Start

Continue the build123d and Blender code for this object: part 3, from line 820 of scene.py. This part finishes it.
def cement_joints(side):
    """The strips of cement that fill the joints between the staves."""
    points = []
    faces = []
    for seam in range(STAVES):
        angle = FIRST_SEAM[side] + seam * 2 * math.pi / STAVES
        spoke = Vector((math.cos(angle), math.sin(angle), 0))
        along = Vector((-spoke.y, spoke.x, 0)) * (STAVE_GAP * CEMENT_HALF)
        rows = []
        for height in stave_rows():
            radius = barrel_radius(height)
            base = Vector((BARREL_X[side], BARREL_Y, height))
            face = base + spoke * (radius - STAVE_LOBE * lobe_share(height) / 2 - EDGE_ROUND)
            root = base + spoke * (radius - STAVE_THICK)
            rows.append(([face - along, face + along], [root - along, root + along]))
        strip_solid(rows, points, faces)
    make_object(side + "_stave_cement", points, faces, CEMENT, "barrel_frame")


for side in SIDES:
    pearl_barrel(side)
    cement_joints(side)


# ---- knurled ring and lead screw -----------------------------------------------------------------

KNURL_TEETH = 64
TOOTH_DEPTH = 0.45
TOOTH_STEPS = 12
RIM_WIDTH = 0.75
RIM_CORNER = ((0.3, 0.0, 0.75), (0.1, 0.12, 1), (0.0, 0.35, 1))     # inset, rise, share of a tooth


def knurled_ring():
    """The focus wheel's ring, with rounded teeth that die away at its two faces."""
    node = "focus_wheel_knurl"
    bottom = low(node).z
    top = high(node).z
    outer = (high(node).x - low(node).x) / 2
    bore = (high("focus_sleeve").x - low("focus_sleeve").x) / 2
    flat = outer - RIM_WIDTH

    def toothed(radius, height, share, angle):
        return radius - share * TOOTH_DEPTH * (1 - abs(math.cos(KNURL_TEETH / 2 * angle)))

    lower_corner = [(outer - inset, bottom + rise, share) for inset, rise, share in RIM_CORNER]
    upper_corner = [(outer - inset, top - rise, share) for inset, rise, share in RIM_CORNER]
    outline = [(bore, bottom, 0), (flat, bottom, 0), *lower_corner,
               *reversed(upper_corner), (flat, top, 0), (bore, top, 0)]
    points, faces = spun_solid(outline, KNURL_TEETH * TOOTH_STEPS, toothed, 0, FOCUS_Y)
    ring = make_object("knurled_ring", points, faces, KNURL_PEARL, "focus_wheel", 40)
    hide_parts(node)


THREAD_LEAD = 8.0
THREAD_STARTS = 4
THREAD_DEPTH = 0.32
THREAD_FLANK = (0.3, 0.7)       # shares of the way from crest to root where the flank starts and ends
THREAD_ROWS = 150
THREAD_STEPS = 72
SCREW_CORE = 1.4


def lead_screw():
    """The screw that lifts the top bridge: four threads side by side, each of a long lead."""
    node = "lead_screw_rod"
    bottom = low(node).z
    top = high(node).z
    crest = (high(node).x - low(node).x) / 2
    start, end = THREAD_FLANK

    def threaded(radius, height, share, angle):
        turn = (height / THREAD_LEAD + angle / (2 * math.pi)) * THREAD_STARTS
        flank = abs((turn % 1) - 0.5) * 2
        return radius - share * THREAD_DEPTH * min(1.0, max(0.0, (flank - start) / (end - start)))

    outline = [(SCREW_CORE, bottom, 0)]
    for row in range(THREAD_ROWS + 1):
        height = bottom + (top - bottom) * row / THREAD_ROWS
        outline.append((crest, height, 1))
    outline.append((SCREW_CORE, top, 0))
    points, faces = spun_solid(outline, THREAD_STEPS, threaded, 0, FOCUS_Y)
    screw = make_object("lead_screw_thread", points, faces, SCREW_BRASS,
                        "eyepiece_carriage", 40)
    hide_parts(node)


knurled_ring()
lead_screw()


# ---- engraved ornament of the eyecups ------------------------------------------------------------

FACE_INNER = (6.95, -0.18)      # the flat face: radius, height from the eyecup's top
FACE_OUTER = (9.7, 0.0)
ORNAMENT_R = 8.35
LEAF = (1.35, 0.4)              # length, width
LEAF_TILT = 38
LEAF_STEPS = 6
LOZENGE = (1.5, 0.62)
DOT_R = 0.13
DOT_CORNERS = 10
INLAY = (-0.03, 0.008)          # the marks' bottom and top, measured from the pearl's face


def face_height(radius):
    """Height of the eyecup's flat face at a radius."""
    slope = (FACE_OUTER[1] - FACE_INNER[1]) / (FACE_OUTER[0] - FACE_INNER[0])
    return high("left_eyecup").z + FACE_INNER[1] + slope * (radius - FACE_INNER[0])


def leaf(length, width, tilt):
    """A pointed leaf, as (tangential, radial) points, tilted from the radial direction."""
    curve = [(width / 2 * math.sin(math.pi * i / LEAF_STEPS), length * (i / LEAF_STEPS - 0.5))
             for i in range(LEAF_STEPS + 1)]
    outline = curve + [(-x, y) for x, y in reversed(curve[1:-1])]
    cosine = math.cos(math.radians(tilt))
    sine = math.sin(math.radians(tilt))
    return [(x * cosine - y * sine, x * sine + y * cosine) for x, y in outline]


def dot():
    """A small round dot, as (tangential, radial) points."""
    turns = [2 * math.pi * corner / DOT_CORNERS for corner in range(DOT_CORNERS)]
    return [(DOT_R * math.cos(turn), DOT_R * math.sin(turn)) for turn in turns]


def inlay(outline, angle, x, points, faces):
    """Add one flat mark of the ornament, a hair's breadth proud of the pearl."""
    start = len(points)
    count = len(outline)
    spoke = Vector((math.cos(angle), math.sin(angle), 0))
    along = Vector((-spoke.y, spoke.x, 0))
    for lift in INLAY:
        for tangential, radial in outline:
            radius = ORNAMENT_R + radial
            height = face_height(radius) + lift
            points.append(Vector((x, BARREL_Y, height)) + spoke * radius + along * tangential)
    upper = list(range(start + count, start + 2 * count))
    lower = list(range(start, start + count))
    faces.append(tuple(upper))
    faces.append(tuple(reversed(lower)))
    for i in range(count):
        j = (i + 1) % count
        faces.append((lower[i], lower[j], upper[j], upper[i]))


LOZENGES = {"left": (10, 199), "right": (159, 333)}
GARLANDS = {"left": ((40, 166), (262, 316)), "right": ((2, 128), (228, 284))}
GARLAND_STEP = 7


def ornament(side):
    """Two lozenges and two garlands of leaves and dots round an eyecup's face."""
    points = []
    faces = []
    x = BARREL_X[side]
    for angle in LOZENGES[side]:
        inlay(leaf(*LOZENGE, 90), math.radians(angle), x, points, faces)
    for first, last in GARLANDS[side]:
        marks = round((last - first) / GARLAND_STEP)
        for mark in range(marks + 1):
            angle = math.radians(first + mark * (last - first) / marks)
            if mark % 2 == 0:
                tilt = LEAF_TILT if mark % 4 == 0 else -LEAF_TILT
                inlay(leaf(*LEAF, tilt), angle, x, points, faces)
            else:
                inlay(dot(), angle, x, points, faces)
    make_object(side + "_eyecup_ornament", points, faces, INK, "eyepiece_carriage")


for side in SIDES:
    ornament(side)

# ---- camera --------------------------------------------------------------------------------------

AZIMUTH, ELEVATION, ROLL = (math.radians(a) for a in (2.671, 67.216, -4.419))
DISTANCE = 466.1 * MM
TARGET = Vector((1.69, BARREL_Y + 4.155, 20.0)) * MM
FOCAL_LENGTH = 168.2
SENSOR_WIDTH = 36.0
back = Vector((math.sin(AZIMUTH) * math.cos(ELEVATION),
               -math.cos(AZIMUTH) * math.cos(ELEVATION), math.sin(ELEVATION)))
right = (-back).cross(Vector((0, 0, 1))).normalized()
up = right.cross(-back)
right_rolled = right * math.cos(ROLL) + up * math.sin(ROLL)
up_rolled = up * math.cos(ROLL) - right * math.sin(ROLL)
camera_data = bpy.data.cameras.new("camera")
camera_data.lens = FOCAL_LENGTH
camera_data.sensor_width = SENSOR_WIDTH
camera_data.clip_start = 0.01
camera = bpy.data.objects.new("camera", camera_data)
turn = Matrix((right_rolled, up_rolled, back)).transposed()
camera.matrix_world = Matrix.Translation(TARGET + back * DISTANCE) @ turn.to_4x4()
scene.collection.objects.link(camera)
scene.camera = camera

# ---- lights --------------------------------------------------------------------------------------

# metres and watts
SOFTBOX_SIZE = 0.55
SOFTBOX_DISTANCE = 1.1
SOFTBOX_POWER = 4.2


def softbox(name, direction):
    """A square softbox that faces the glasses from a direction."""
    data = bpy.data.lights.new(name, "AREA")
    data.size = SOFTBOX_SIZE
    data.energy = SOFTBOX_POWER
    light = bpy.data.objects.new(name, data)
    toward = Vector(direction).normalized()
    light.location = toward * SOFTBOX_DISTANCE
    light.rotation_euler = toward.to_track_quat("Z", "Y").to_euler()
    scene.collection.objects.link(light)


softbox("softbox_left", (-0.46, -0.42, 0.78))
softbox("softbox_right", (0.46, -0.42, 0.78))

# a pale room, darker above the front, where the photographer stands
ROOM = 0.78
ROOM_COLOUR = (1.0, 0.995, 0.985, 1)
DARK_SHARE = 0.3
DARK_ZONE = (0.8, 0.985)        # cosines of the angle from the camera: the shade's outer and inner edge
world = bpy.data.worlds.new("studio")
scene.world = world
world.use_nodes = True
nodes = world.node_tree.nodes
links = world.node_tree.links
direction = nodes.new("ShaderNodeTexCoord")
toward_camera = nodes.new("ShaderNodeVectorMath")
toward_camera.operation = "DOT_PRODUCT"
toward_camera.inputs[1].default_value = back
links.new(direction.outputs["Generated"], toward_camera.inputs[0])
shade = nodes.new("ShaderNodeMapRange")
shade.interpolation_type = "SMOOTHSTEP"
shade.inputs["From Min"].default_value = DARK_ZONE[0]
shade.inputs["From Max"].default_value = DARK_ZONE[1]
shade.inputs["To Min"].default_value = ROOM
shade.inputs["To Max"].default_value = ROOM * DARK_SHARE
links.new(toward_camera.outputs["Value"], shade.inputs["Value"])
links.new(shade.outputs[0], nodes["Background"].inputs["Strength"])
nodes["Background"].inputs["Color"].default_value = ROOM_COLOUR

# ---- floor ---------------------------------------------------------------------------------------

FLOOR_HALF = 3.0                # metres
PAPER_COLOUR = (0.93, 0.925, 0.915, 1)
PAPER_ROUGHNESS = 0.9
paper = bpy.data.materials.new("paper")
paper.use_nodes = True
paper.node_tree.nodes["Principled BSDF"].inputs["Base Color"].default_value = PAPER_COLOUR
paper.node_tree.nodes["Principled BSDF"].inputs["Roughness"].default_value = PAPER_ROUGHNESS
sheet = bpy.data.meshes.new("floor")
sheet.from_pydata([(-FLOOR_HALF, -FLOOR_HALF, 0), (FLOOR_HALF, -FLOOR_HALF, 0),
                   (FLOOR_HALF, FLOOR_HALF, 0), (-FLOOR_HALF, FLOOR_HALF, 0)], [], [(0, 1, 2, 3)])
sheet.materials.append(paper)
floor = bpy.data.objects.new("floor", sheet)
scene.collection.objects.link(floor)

End

> **DIRECTIONS**
Find the word "scene" in the data and show each line that holds it.

> **THE OUTPUT**
Continue the build123d and Blender code for this object: part 3, from line 820 of scene.py. This part finishes it.
scene.collection.objects.link(camera)
scene.camera = camera
    scene.collection.objects.link(light)
scene.world = world
scene.collection.objects.link(floor)